His qualities are so immediate that analyzing them appears superfluous. He gets his effects by distortion, not by exaggeration. When he told Mr Roosevelt to call the next edition of his book Alone in Cubia he extracted an essence from it, rather than inflated it. His adversatives are surprising and devastating. He conceives a Blood-is-thicker-than-Water speech in these terms (from the English to the American): “Foolish and frivolous people, cheap but thrue-hearted and insincere cousins.... Ye ar-re savage but inthrestin’.” Sometimes he leaves out the “but”: “They was followed be th’ gin’rals iv th’ Fr-rinch ar-rmy, stalwart, fearless men, with coarse, disagreeable faces.” His unexpectedness goes farther; he once said that left alone General Shafter could have taken “Sandago” without losing an ounce.
I do not wish to write a literary essay about Mr Dooley, and having mentioned Swift I have little to say. I must admit that the Irish of Mr Dooley is stage-Irish; what makes it acceptable is that it is entirely Dooley-Irish, and whatever the spelling, whatever the oddities of words, the intonation is always right. For of course it is possible to write a dialect without imitation of sound, and to do it effectively and honestly. Sherwood Anderson has done it in I Want to Know Why and in I’m a Fool; Lardner has done it in The Golden Honeymoon; and the amiable efforts of Mr John V. A. Weaver are ineffective because in nine out of ten cases he is setting slang words, well observed and accurately recorded, to the rhythm of literary English. Mr Dooley’s rhythm is always that of the estimable, easy-going barkeeper who is speaking.

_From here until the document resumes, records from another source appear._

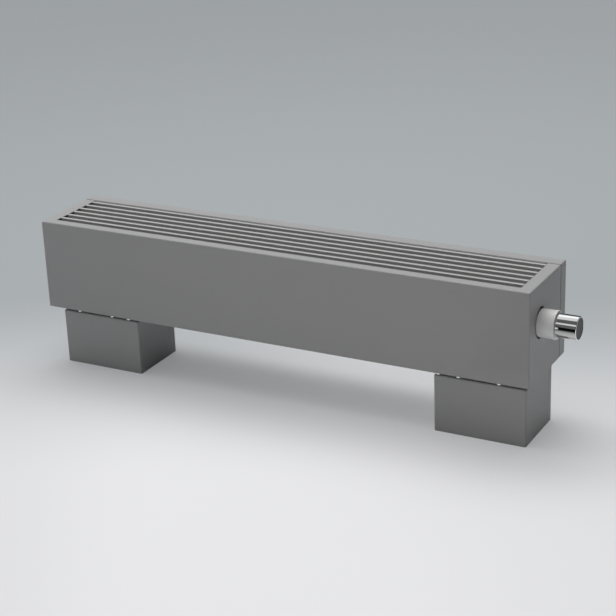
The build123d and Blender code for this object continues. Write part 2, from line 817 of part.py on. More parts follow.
def valve_insides():
    """Washer in the bonnet, the spring on it, the stem with its collar and the sealing disc."""
    plug_start = body_right - bonnet_plug_length
    collar_right = body_right + bonnet_flange - spring_chamber_end - stem_collar_gap
    collar_left = collar_right - stem_collar_width
    seat = rod_x(plug_start, plug_start + 1, valve_y, valve_z, spring_chamber_radius - fit_gap)
    seat -= rod_x(plug_start - 1, plug_start + 2, valve_y, valve_z, stem_radius + contact_gap)
    spring_start = plug_start + 1 + spring_wire
    spring_length = collar_left - spring_wire - spring_start
    spring_radius = (stem_radius + contact_gap + stem_collar_radius) / 2
    coil = Helix(spring_length / spring_turns, spring_length, spring_radius)
    wire_end = Plane(origin=coil @ 0, z_dir=coil % 0)
    spring = sweep(wire_end * Circle(spring_wire), coil, is_frenet=True)
    spring = Pos(spring_start, valve_y, valve_z) * Rot(0, 90, 0) * spring
    disc_left = seat_x + disc_lift
    disc = rod_x(disc_left, disc_left + disc_thickness, valve_y, valve_z, disc_radius)
    stem = rod_x(disc_left + disc_thickness, head_root, valve_y, valve_z, stem_radius)
    stem += rod_x(collar_left, collar_right, valve_y, valve_z, stem_collar_radius)
    return seat, spring, stem, disc


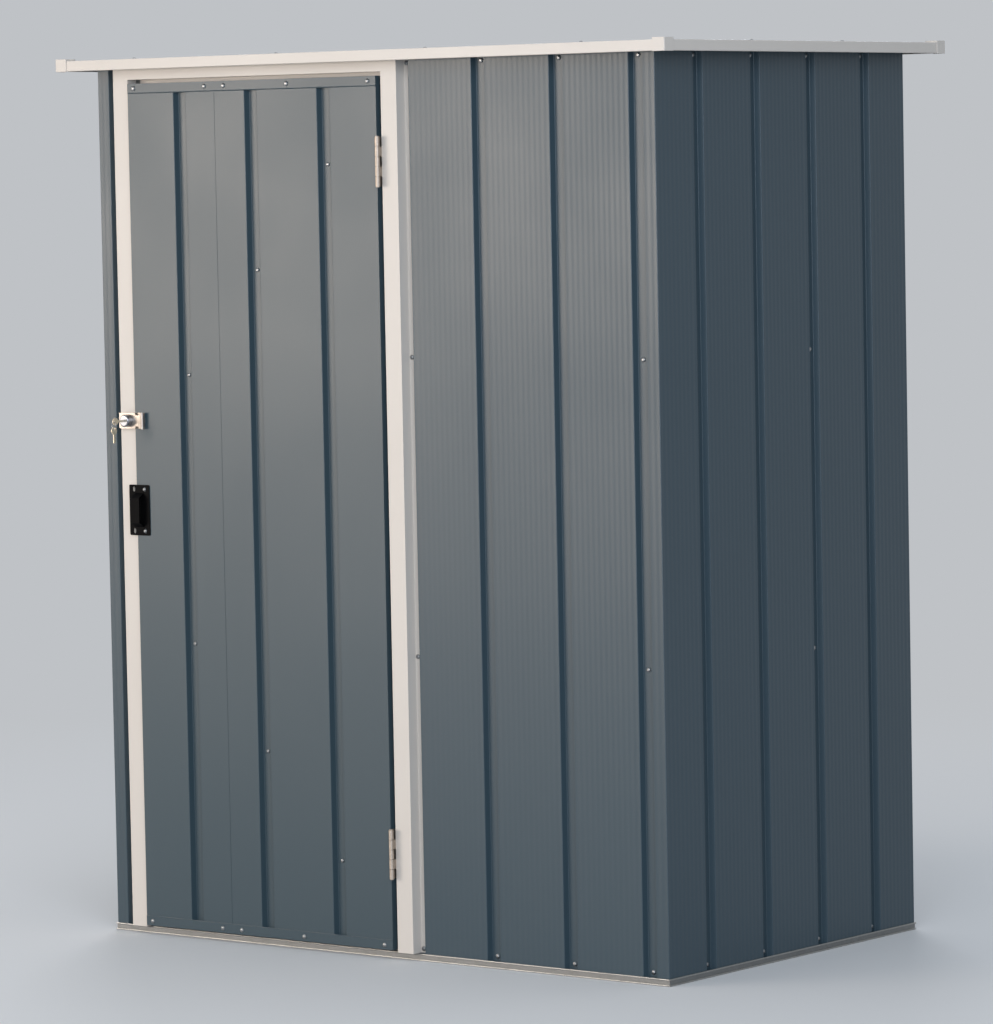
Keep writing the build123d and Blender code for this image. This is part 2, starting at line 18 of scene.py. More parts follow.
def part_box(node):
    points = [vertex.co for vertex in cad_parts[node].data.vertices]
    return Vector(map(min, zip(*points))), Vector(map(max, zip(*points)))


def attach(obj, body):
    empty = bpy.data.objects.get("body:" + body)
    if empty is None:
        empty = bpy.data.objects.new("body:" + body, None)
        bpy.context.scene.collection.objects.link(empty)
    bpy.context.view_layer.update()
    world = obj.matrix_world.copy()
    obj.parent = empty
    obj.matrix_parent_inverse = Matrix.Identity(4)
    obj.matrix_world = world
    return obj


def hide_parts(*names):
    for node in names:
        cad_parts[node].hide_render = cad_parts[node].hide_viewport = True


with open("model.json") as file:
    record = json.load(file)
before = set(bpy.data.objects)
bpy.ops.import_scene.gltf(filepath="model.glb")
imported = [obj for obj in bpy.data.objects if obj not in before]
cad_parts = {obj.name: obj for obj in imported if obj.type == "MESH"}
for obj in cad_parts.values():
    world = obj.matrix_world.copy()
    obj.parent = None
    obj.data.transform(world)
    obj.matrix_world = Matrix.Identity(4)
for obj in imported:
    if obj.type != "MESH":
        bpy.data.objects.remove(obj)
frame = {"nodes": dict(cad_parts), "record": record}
scene = bpy.context.scene


def corners(bounds):
    """Both corners of a box as plain lists of numbers."""
    return [[float(value) for value in corner] for corner in bounds]


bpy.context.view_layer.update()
MM = 0.001

# %% [markdown]
# ## The camera
#
# The photograph was taken from about ten metres away with a long lens, so upright edges stay
# almost parallel. The place and the three directions below come from fitting the edges of the
# shed. A camera in Blender looks along its own -Z, with X to the right and Y up, so its matrix
# has those three directions as columns. The fit gives the focal length in pixels of the picture,
# and the width of the sensor turns that into millimetres.

# %% Place the camera
CAMERA_PLACE = Vector((6.5658, -7.9745, 1.6157))
CAMERA_RIGHT = Vector((0.787686, 0.615788, -0.018866))
CAMERA_UP = Vector((-0.027186, 0.065336, 0.997493))
CAMERA_BACK = Vector((0.615477, -0.785198, 0.068205))
LENS_PIXELS = 5072.0
LONG_SIDE_PIXELS = 1024.0
SENSOR_MM = 36.0
FARTHEST_SEEN = 100.0

camera_data = bpy.data.cameras.new("camera")
camera_data.sensor_width = SENSOR_MM
camera_data.sensor_fit = "AUTO"
camera_data.lens = LENS_PIXELS * SENSOR_MM / LONG_SIDE_PIXELS
camera_data.clip_end = FARTHEST_SEEN
camera = bpy.data.objects.new("camera", camera_data)
turn = Matrix((CAMERA_RIGHT, CAMERA_UP, CAMERA_BACK)).transposed()
camera.matrix_world = Matrix.Translation(CAMERA_PLACE) @ turn.to_4x4()
scene.collection.objects.link(camera)
scene.camera = camera
print("lens", round(camera_data.lens, 1), "mm")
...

One looks back with a certain envy to the time when a barkeeper could talk about the world. Our present social situation is disjected, and the period before the war seems incredibly calm and halcyon. It seems to us that then America was settling into the character it had made for itself in the Civil War, a time of consolidation and certainty. A minor passion for social justice seems to have been the only great force hostile to that sense of security and self-satisfaction without which no civilization can become sophisticated and refined. It was pre-eminently the time when a satirist could exist. Mr Dooley is the proof that he did. He understood his America, as in his time, and without bitterness he makes it live again.
Ten years from now, if we settle down, Mr Lardner may have another such opportunity. For the moment he is driven to the surface; he has no point d’appui for his attack; in a bewildering and unsure civilization, he is himself unsure. It is possible that he will become so accustomed to shallow waters that he will never venture into deep; I should be sorry, because he has qualities too precious to be wasted. He is developing a strain of wild imagination, of something approaching fantasy. And his occasional pieces of fiction are far beyond the average of stories written in America. The Golden Honeymoon (which Mr Edward J. O’Brien had the acumen to put in his collection of the best stories of 1922) is almost a masterpiece; it has a sort of artistic wisdom, is without tricks, and is beautifully written. He has also written a burlesque which failed drearily with the 49-ers and a sketch, The Bull Pen, in which the busher reappeared, which was a moderate success in the Ziegfeld Follies. This piece and The Golden Honeymoon show a fresh tendency on Lardner’s part to understate; they are actually quiet, as if he were tired of noisiness. I do not think he is tired of anything. In an interview recently he said, “Some philosopher once said that if you want a thing badly when you’re young you’re likely to get too much of it before you’re old; I hope to God he knew what he was talking about.” He is afraid of nothing; one fancies he doesn’t care for too many things.
He grew weary, a little while ago, of the literary diaries published from week to week by the highbrows, these records “of who they seen and talked to and what they done since the last time we heard from them” and so he wrote his own for the New York Sunday American. Among the items chronicled were:
“When I got home Sousa was there and we played some Brahms and Grieg with me at the piano and him at one end of a cornet. ‘How well you play, Lardy,’ was Sousa’s remark. Brahms called up in the evening and him and his wife come over and played rummy....” (This is grotesque, but he knows his subject.) “Had breakfast with Mayor Hylan and Senator Lodge.... Went home and played some Rubinstein on the black keys.... President Harding called up long distants to say hello. The Mrs talked to him as I was playing with the cat.... Took a ride on the Long Island R.R. to study human nature....” And so on. It is a little better than verbal parody, is it not, Lardy?
Mr Lardner pretends still to feel some of the he-man’s contempt for letters, suggesting at the same time the fat-headed pride of a real-estate broker who has had a patriotic poem printed in the local paper. He is, as Sherwood Anderson says, “sticking to the gang.” But he is wise and witty and he has few compunctions about being vulgar. It is his most precious asset. For in America the fear of vulgarity is the beginning of deadness. Abase! (if I may quote Mr Dooley).